Secondly, a complaint is made that the judge did not address the limitation position. There are again a number of answers to that. For limitation to arise as an issue, it must be a point specifically pleaded by the defendant: see Donaldson LJ in Ronex Properties v John Lang Construction Limited [1983] 1 QB 398 at 404. That is encapsulated in CPR 16 PD13.1 (“the defendant must give details of the expiry of any relevant limitation period relied on”). Mr Mabrouk never at any time took or pleaded a limitation defence, either during the period when he was represented by solicitors, or thereafter. It is not a point made in the “Application to strike out” document, which was ordered to stand as his defence. There was therefore no limitation issue to be decided by the judge.

66.

In any event, Ms Kaufmann, in her skeleton argument for the trial, expressly addressed the limitation position. Although she correctly explained how and why it was not in issue (because it was not a point taken by Mr Mabrouk), she went on to set out Mr Murray’s position: that the claim was in time because it had been presented less than 3 years after Mr Murray became aware of the identity of Mr Mabrouk. Reference was expressly made in the skeleton argument before the judge to s.11(4) and 14(1) of the Limitation Act 1980. Although she did not do so, Ms Kaufmann could also have referred in this connection to s. 33 of the Limitation Act and the decision of the House of Lords in A v Hoare [2008] UKHL 6; [2008] 2 All ER 1 (the “lottery rapist” case). When that case was sent back to the High Court for determination on the discretion point, it was held that the claim was not statute-barred: see [2008] EWHC 1573 (QB).

67.

For those reasons, whilst limitation did not formally arise as an issue, in the proper discharge of her duties as counsel in a case involving a litigant in person, Ms Kaufman expressly addressed the point in her submissions to the judge.
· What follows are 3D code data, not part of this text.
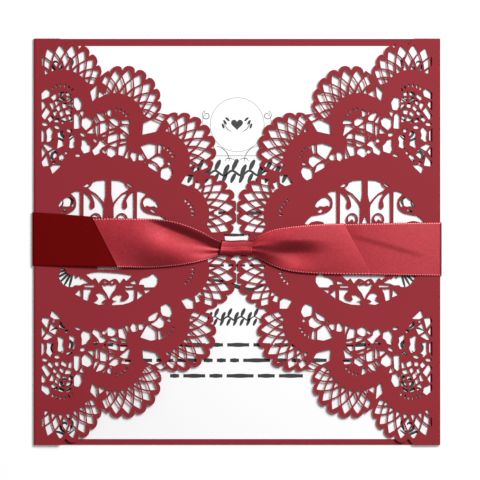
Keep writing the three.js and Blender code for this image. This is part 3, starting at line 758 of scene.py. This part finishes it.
# %% Round the folds and across the back
def turn(side, low, high):
    """The band round one fold of the cover, from its face to its back."""
    radius = (FACE - UNDER) / 2
    rows = []
    for k in range(9):
        a = math.pi * k / 8
        x = side * (SIDE - 0.5 + 0.5 * math.sin(a))
        z = (FACE + UNDER) / 2 + radius * math.cos(a)
        rows.append((x, low, z, x, high, z, 0))
    return rows


left_turn = turn(-1, *LEFT_EDGES)
right_turn = turn(1, *RIGHT_EDGES)
back = [(side * (SIDE - 0.5), low, UNDER, side * (SIDE - 0.5), high, UNDER, 0)
        for side, low, high in ((-1, *LEFT_EDGES), (1, *RIGHT_EDGES))]
print("the ribbon is", round(LEFT_EDGES[1] - LEFT_EDGES[0], 1), "mm wide at the left fold")

# %% Lay the strips and give them their thickness
SATIN = 0.00016
rib_mesh = bpy.data.meshes.new("ribbon")
bm = bmesh.new()
uv = bm.loops.layers.uv.new("ribbon")
# The band left of the knot and its turn round the fold take the darker satin: painted shade.
strip(bm, uv, band_left, 80, 24, shaded=True)
strip(bm, uv, tail_left, 150, 64, left_gather)
strip(bm, uv, band_right, 120, 48, crease)
strip(bm, uv, tail_right, 150, 64, right_hollow)
strip(bm, uv, left_turn, 24, 24, shaded=True)
strip(bm, uv, right_turn, 24, 48)
strip(bm, uv, back, 60, 24)
bm.to_mesh(rib_mesh)
bm.free()
ribbon = bpy.data.objects.new("ribbon", rib_mesh)
bpy.context.collection.objects.link(ribbon)
bpy.ops.object.select_all(action="DESELECT")
ribbon.select_set(True)
bpy.context.view_layer.objects.active = ribbon
bpy.ops.object.modifier_add(type="SOLIDIFY")
ribbon.modifiers[-1].thickness = SATIN
ribbon.modifiers[-1].offset = 0
bpy.ops.object.modifier_apply(modifier=ribbon.modifiers[-1].name)
print("ribbon:", len(ribbon.data.polygons), "faces", [round(d * 1000, 1) for d in ribbon.dimensions])

# %% [markdown]
# ## The knot
# The knot is the ribbon wrapped once round the gathered strands. Its section is drawn from the far side
# over the top: a soft shoulder, a shallow trough, a ridge and a steep near side that falls into shade. A
# box could be rounded off instead, but one drawn section that runs along the knot shows the wrap better.

# %% The knot
# Each point of the section is y and z in millimetres
SECTION = [(0.55, 0.3), (0.5, 1.4), (0.2, 2.05), (-0.8, 2.2), (-2.0, 2.2), (-3.0, 2.42), (-3.8, 2.3),
           (-4.4, 1.95), (-5.0, 1.2), (-5.1, 0.2)]
ROWS = 36  # steps along the knot
RING = 48  # steps round it
WRAP = 0.0105  # length of ribbon once round the knot, in metres
LEFT_END = -6.1  # the knot's ends, halfway down its face
RIGHT_END = 5.6
knot_mesh = bpy.data.meshes.new("knot")
bm = bmesh.new()
uv = bm.loops.layers.uv.new("ribbon")
rings = []
for r in range(ROWS + 1):
    t = r / ROWS
    flare = 1 + 0.05 * abs(2 * t - 1) ** 5
    ring = []
    for c in range(RING + 1):
        y, z = smooth(SECTION, c / RING)
        left = LEFT_END + 0.21 * (y + 2.2)
        right = RIGHT_END + 0.12 * (y + 2.2)
        x = left + (right - left) * t
        z = z * flare
        ring.append(bm.verts.new(Vector((x, y * flare + 0.1 * math.sin(0.8 * x), FACE + z)) * MM))
    rings.append(ring)
for r in range(ROWS):
    for c in range(RING):
        corners = ((r, c), (r, c + 1), (r + 1, c + 1), (r + 1, c))
        face = bm.faces.new([rings[i][j] for i, j in corners])
        face.smooth = True
        for loop, (i, j) in zip(face.loops, corners):
            loop[uv].uv = (j * WRAP / RING, 0.06 + 0.88 * i / ROWS)
    face = bm.faces.new((rings[r][RING], rings[r][0], rings[r + 1][0], rings[r + 1][RING]))
bm.faces.new(rings[0])
bm.faces.new(list(reversed(rings[-1])))
bmesh.ops.recalc_face_normals(bm, faces=bm.faces)
bm.to_mesh(knot_mesh)
bm.free()
knot = bpy.data.objects.new("ribbon_knot", knot_mesh)
bpy.context.collection.objects.link(knot)
print("knot:", len(knot_mesh.polygons), "faces")

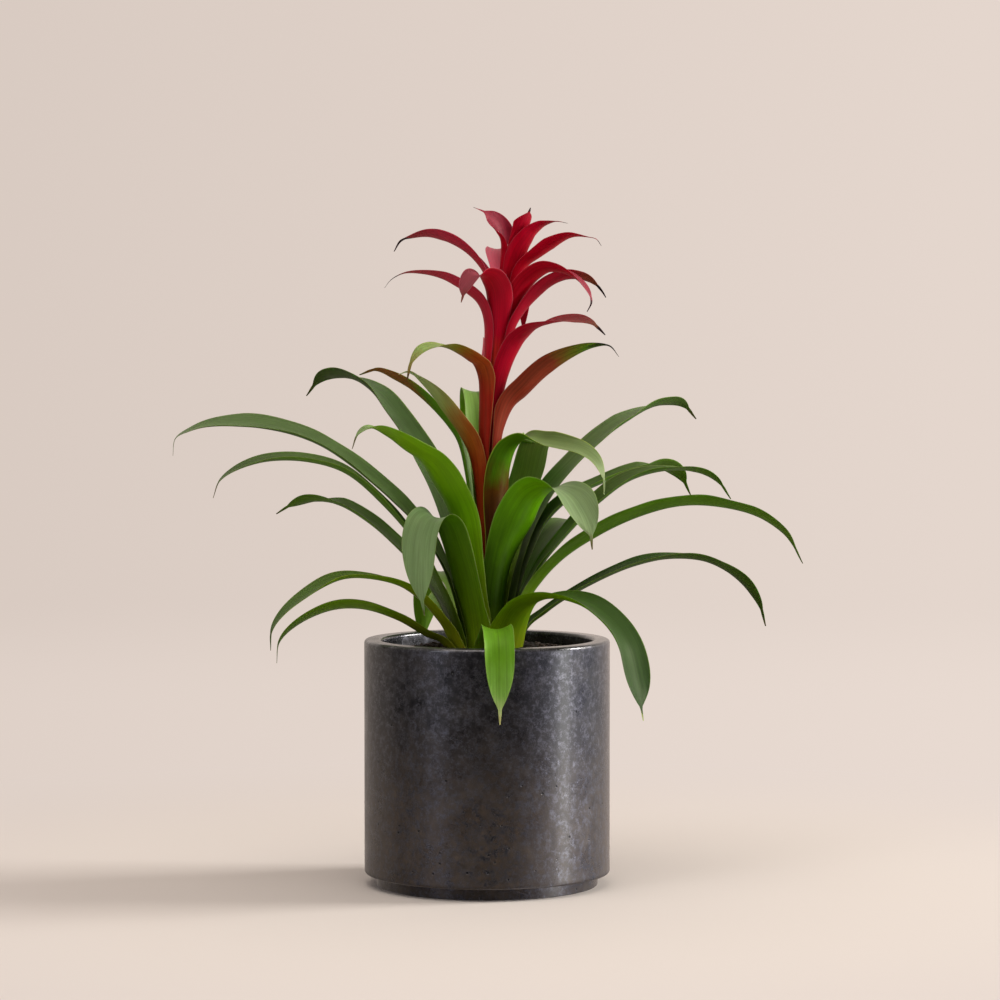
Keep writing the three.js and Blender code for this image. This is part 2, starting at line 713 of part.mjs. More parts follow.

There was therefore nothing unfair about the way in which limitation was dealt with. Nor has there been any attempt on Mr Mabrouk’s side of the case to engage with ss 11, 14 and 33 of the 1980 Act.

68.

Thirdly on the question of fairness, Ms Kane endeavoured to criticise the evidence on which the judge relied. In our view, those criticisms are not open to Mr Mabrouk, as a result of his failure to get over any of the three hurdles in r.39.3(5). They were in any event far too general. They wilt in the face of the judge’s careful analysis of that evidence, which Ms Kane – through no fault of hers - was simply not in a position to refute: see paragraph 41 above.

69.

Accordingly, we would reject Ground 2 of the proposed appeal.

6.3

Ground 3

70.

Ground 3 of the proposed appeal complains that a trial in absentia is contrary to law.

71.

With respect, that submission, with its references to European criminal cases, is misconceived. It wholly overlooks both CPR 39.3 and the code it provides for the very situation of a party who has not participated in the trial; and the authorities cited in paragraph 37 above, to the effect that a trial of a civil case in absentia is not contrary to law. There is therefore nothing in Ground 3 of the proposed appeal.

72.

For these reasons therefore, we separately reject each of the three Grounds of the proposed appeal. In our view, none of them are remotely arguable.

8.

CONCLUSIONS

73.

For these reasons, therefore, we conclude that the proposed appeal had no prospect of success. We therefore refused to grant permission to appeal at the close of the hearing on 6 July. We also expressly indicated that we had considered the application necessarily made under or by reference to r.39.3, and that we refused that application too, and for the same reasons.